-- Directions --
Give the material again in full, matching it exactly.

-- Information shown --
☆ ☆ ☆ ☆ ☆ ☆ ☆
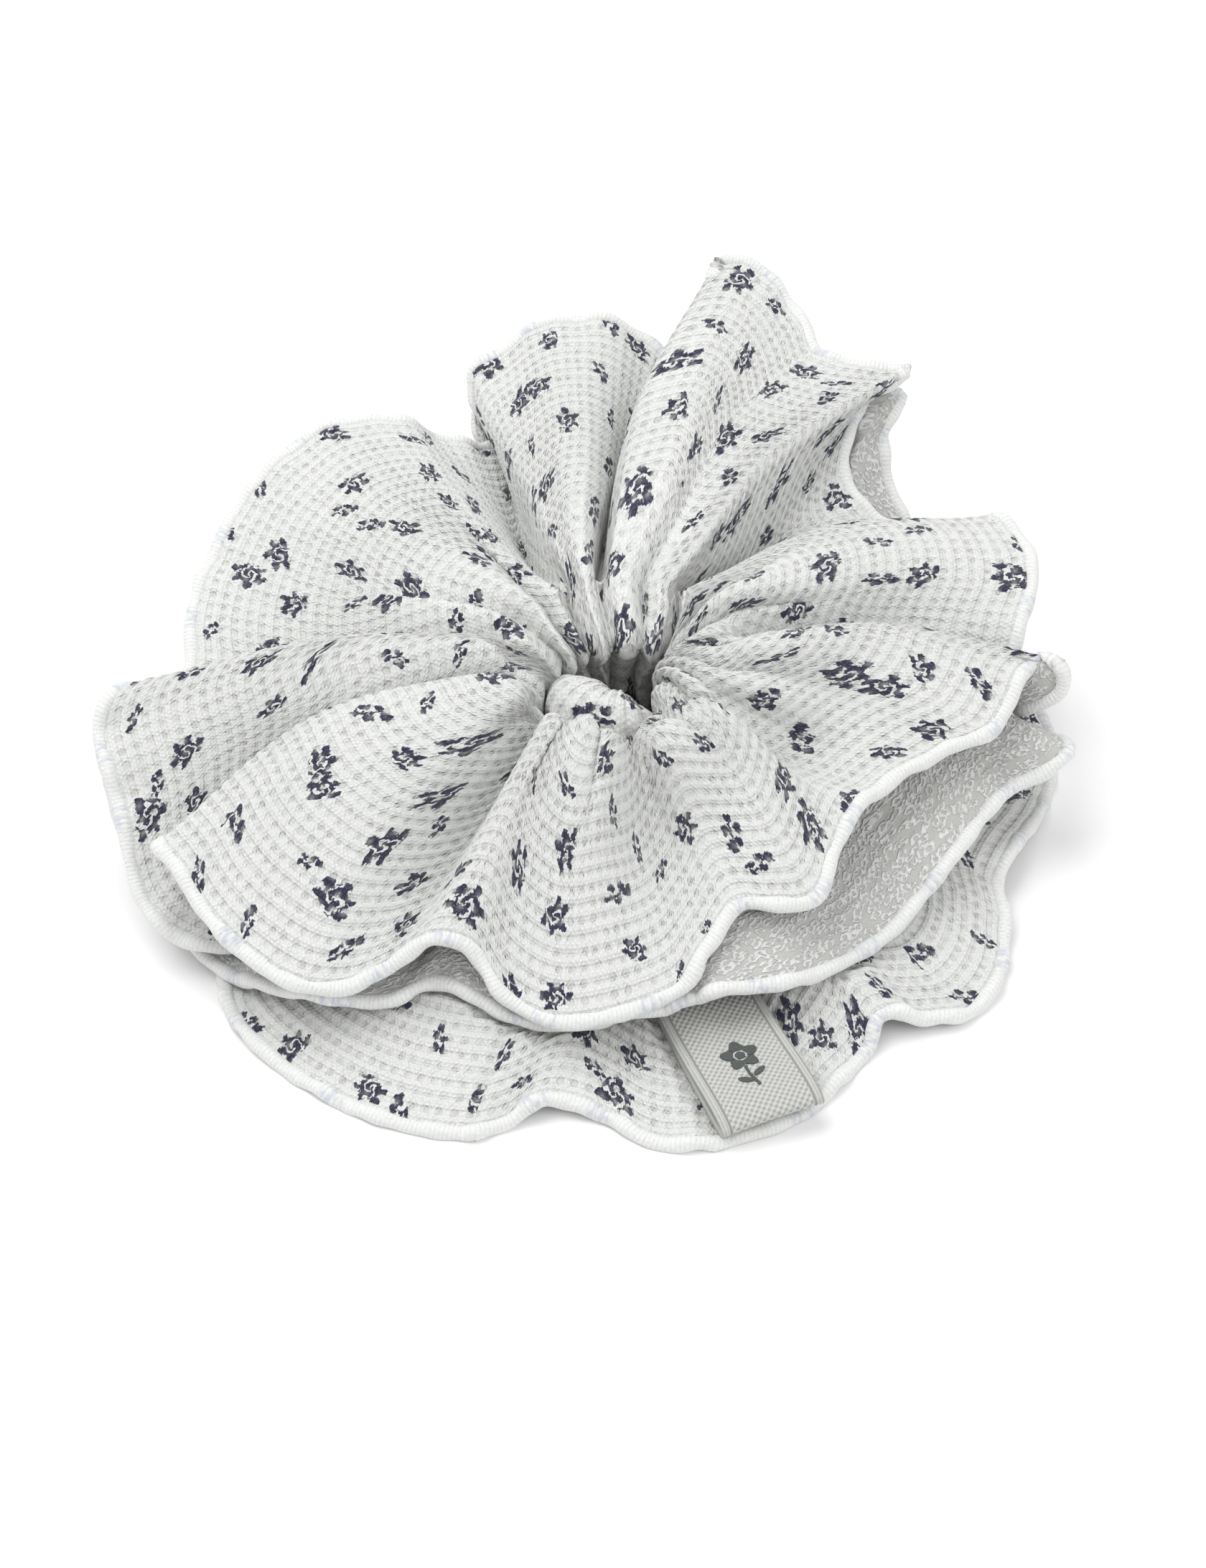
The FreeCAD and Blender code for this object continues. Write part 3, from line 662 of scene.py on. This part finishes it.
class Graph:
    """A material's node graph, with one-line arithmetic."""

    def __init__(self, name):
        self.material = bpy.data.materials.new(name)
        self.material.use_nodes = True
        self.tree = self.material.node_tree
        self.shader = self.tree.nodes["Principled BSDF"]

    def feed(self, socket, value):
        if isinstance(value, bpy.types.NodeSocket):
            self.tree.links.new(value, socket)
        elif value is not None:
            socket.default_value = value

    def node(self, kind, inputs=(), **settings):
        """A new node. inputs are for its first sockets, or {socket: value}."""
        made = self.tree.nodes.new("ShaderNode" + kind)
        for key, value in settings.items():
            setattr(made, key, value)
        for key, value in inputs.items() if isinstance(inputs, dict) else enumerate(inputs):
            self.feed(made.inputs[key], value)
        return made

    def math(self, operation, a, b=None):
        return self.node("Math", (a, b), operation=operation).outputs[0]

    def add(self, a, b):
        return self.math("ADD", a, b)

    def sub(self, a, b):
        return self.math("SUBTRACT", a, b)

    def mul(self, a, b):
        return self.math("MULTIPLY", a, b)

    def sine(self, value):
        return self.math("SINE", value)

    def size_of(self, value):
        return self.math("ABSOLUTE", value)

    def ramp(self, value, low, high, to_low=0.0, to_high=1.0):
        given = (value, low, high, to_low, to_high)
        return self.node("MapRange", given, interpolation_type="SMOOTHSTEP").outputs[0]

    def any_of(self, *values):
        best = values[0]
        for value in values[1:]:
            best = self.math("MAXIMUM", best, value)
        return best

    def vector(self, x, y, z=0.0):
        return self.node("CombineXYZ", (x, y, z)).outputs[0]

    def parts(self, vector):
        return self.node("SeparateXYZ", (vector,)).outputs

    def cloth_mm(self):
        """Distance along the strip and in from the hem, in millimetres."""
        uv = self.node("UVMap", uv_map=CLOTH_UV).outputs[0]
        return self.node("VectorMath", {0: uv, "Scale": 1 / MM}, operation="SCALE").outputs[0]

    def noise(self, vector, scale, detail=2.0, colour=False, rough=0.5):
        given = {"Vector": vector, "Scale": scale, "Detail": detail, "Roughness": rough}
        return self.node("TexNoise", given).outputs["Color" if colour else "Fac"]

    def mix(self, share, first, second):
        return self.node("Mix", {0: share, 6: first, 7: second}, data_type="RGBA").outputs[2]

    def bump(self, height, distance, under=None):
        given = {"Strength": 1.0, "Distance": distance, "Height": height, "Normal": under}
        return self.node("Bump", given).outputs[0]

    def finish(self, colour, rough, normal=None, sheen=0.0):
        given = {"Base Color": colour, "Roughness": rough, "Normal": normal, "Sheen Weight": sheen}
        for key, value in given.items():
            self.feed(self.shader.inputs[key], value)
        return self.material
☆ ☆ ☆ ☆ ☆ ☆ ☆
-- Right answer --
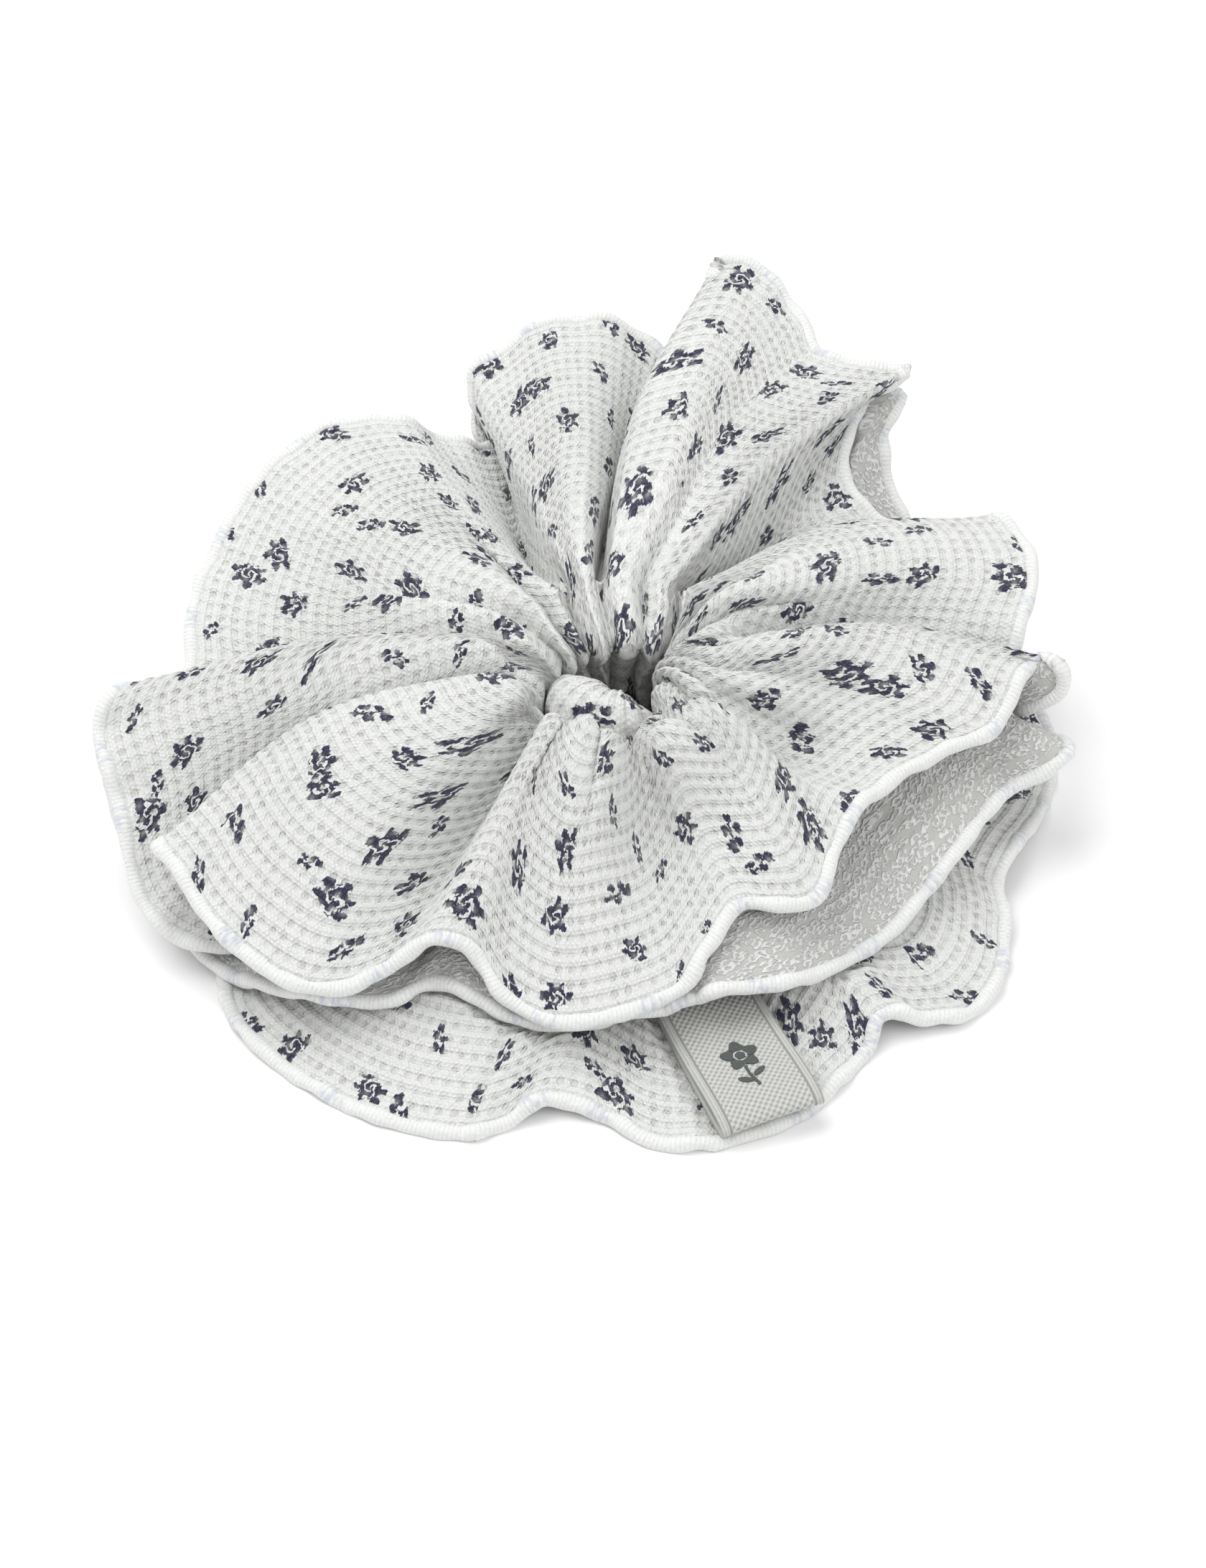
The FreeCAD and Blender code for this object continues. Write part 3, from line 662 of scene.py on. This part finishes it.
class Graph:
    """A material's node graph, with one-line arithmetic."""

    def __init__(self, name):
        self.material = bpy.data.materials.new(name)
        self.material.use_nodes = True
        self.tree = self.material.node_tree
        self.shader = self.tree.nodes["Principled BSDF"]

    def feed(self, socket, value):
        if isinstance(value, bpy.types.NodeSocket):
            self.tree.links.new(value, socket)
        elif value is not None:
            socket.default_value = value

    def node(self, kind, inputs=(), **settings):
        """A new node. inputs are for its first sockets, or {socket: value}."""
        made = self.tree.nodes.new("ShaderNode" + kind)
        for key, value in settings.items():
            setattr(made, key, value)
        for key, value in inputs.items() if isinstance(inputs, dict) else enumerate(inputs):
            self.feed(made.inputs[key], value)
        return made

    def math(self, operation, a, b=None):
        return self.node("Math", (a, b), operation=operation).outputs[0]

    def add(self, a, b):
        return self.math("ADD", a, b)

    def sub(self, a, b):
        return self.math("SUBTRACT", a, b)

    def mul(self, a, b):
        return self.math("MULTIPLY", a, b)

    def sine(self, value):
        return self.math("SINE", value)

    def size_of(self, value):
        return self.math("ABSOLUTE", value)

    def ramp(self, value, low, high, to_low=0.0, to_high=1.0):
        given = (value, low, high, to_low, to_high)
        return self.node("MapRange", given, interpolation_type="SMOOTHSTEP").outputs[0]

    def any_of(self, *values):
        best = values[0]
        for value in values[1:]:
            best = self.math("MAXIMUM", best, value)
        return best

    def vector(self, x, y, z=0.0):
        return self.node("CombineXYZ", (x, y, z)).outputs[0]

    def parts(self, vector):
        return self.node("SeparateXYZ", (vector,)).outputs

    def cloth_mm(self):
        """Distance along the strip and in from the hem, in millimetres."""
        uv = self.node("UVMap", uv_map=CLOTH_UV).outputs[0]
        return self.node("VectorMath", {0: uv, "Scale": 1 / MM}, operation="SCALE").outputs[0]

    def noise(self, vector, scale, detail=2.0, colour=False, rough=0.5):
        given = {"Vector": vector, "Scale": scale, "Detail": detail, "Roughness": rough}
        return self.node("TexNoise", given).outputs["Color" if colour else "Fac"]

    def mix(self, share, first, second):
        return self.node("Mix", {0: share, 6: first, 7: second}, data_type="RGBA").outputs[2]

    def bump(self, height, distance, under=None):
        given = {"Strength": 1.0, "Distance": distance, "Height": height, "Normal": under}
        return self.node("Bump", given).outputs[0]

    def finish(self, colour, rough, normal=None, sheen=0.0):
        given = {"Base Color": colour, "Roughness": rough, "Normal": normal, "Sheen Weight": sheen}
        for key, value in given.items():
            self.feed(self.shader.inputs[key], value)
        return self.material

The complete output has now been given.